Alien was the original, German title for this debut graphic novel about a day in the lives of two impassive girls and their crestfallen mother. That the book has been published in translation as Earthling makes sense: it's a coming-of-age story that shimmers between the alien and the familiar, between feeling at home with those around you, and feeling hopelessly estranged. While the characters orbit around their tidy, modular house in the suburbs, each is also trapped in her own disruptive fantasy world. The mother endures visions of the brilliant self she could have been, if only she hadn't had her girls. The eldest daughter turns to desultory sex as an escape from a teenaged life lacking in childhood's magic. And the youngest – well, she's found and befriended an actual alien. Franz crowds her pages full of panels, to convey what constrained lives these characters lead, and her drawings – all sketched out in pencil – look fittingly tentative, fragile, and easily effaced.

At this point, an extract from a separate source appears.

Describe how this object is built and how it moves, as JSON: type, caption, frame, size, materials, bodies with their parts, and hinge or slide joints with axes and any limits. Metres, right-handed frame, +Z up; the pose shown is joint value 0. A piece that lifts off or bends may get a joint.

Arsène Schrauwen by Olivier Schrauwen, Fantagraphics, 250 pages, $34.99

A surreal hallucination of what colonial expeditions might have been like for blinkered Europeans, Arsène Schrauwen reads like Conrad by way of Kafka, as drawn in pen and ink by the douanier Rousseau. Cockeyed, adventurous, and truly bizarre, the first full graphic novel from the Belgian cartoonist sets out to dramatize the heartsick youthful folly of the artist's dim but determined grandfather. A lone and paunchy newcomer to some indeterminate colony, Arsène attempts to help his cousin erect a "city of the future" deep in the country's oppressive interior, despite having fallen in love with his kinsman's wife. Throughout, it's difficult to discern where reality ends and the artist's fancy begins, especially since many characters distressingly lack faces, while the draughtsmanship fluctuates between breathtaking mastery and deliberate crudity. Schrauwen's portrait of the impulse towards empire may not be rooted in actual history, but it does loopy justice to the garish and arrogant irrationality of the whole colonial enterprise.